At this point Isabelle wants to pull in Harry’s change, presumably to run it. (I know, we aren’t writing code, but pretend.) If she commits her change first, she’ll have to resolve the conflict before she gets a clean working copy with Harry’s changes. So instead:

git stash
git pull

The changes come in cleanly. After Isabelle is done and is ready to get her changes back, she does:

git stash pop

At this point she has to deal with the conflict, by editing the file as above and then committing the change.

Yes, the reference to “pop” means that the stash is a stack, and yes, that means it’s possible to have more than one commit on it. However, it’s not a good idea. In fact, while git stash is a good thing to know, feature branches typically make it unnecessary under normal circumstances.

Wrapping Up

If you’ve been following along perfectly (congratulations) you just need to edit content03 in Isabelle’s directory to remove the conflict tags, then do:

git add .
git commit -m "Resolve"
git push
cd ../harry
git pull

However, if you haven’t been following as closely but want to catch up, it’s entirely possible that you’ve got some conflicts or commits in either Harry’s or Isabelle’s repository that haven’t been resolved yet. Before we go on, you’ll want to make sure both sides have no remaining uncommitted changes and are up-to-date with each other. The file content doesn’t matter as I’ll avoid making any assumptions about how the conflicts were resolved.

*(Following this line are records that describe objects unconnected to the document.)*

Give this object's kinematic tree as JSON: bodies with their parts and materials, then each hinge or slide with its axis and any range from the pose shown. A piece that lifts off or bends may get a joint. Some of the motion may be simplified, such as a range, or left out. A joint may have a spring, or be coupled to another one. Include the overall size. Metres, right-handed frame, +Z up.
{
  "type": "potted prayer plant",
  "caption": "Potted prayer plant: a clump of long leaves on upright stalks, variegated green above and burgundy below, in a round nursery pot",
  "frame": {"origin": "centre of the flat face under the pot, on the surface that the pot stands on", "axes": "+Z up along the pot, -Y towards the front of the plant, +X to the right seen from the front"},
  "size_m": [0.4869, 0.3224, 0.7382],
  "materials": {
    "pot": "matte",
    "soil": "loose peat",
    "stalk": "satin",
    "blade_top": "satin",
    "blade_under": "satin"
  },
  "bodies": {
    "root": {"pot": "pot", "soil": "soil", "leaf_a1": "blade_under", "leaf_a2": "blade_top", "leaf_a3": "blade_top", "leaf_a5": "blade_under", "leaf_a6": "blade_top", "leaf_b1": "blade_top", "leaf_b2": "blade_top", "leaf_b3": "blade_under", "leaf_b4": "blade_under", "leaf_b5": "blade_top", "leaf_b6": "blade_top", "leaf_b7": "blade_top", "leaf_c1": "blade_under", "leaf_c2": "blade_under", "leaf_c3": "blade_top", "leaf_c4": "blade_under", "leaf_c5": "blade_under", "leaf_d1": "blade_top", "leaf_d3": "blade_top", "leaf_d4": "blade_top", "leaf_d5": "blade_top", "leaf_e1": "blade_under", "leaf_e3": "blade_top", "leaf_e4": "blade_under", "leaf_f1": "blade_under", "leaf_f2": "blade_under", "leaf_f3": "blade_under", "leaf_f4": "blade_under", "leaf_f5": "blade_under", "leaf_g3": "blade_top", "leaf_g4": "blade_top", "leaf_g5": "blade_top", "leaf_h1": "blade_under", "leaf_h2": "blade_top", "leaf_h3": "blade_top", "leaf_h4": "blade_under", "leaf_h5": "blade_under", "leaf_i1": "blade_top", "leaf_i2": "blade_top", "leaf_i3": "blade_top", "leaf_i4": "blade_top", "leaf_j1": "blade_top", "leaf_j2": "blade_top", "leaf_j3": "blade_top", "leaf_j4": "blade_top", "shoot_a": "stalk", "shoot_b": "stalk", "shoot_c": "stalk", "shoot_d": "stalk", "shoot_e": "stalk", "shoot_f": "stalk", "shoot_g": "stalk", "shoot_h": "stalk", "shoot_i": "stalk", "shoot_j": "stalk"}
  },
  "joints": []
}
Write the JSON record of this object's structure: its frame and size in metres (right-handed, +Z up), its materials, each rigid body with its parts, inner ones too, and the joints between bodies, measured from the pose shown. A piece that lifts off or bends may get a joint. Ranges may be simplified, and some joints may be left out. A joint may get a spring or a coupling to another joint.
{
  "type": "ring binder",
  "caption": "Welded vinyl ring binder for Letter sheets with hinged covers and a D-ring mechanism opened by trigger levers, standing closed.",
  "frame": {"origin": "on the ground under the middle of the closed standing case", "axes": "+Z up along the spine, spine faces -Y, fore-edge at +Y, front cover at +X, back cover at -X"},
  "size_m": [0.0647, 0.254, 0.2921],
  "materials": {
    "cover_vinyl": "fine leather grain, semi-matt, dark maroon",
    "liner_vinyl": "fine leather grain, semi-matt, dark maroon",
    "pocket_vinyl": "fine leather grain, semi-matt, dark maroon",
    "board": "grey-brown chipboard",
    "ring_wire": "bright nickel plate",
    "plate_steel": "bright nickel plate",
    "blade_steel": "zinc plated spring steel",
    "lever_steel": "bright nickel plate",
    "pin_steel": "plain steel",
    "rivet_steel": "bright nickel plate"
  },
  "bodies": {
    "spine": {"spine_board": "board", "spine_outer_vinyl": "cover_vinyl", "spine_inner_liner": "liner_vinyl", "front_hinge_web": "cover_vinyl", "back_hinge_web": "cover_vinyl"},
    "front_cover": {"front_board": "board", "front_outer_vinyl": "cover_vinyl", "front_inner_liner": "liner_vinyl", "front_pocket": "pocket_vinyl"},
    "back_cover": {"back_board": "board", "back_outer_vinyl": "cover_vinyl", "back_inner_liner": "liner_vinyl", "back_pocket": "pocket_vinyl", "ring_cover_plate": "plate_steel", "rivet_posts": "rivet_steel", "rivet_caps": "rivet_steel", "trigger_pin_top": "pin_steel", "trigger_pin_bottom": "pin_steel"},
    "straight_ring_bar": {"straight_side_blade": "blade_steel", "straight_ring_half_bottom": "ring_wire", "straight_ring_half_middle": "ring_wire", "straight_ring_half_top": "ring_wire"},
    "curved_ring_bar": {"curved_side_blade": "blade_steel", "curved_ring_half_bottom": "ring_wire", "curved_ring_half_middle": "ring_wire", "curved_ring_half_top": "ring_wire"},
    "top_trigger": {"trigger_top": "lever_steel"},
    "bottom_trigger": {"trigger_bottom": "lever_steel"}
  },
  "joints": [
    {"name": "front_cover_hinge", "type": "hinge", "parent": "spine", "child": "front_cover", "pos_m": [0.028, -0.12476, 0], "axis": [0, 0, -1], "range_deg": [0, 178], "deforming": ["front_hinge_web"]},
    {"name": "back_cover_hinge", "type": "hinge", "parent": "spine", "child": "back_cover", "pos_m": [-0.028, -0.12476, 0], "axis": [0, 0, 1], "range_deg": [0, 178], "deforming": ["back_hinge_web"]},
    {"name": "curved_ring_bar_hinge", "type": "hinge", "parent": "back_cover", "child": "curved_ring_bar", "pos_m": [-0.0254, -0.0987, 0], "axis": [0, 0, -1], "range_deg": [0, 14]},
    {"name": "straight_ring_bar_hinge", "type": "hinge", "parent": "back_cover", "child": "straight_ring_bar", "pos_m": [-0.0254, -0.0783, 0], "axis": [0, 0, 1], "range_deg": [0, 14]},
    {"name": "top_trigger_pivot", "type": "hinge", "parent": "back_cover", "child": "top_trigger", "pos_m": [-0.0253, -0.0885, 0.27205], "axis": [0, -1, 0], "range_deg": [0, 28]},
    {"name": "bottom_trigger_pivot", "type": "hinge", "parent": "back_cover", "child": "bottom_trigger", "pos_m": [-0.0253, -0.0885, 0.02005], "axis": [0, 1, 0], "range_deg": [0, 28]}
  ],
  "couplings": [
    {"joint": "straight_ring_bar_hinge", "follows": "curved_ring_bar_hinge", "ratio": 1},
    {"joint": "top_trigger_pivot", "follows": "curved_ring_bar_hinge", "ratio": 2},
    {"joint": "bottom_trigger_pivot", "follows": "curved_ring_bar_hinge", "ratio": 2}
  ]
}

Neither the workflow nor the capabilities in this chapter are different in Git from how they are in Subversion. Resolving conflicting changes is painful no matter what. As we work through subsequent chapters I hope to demonstrate some ways that successful Git projects use Git to control the pain of merging. At the very least, they are successful at putting that pain in a box so that they can decide when to experience it. They do this by getting away from making all changes on a single branch; in fact, most successful Git projects are extremely branch-happy.

In the next chapter we’ll make some branches.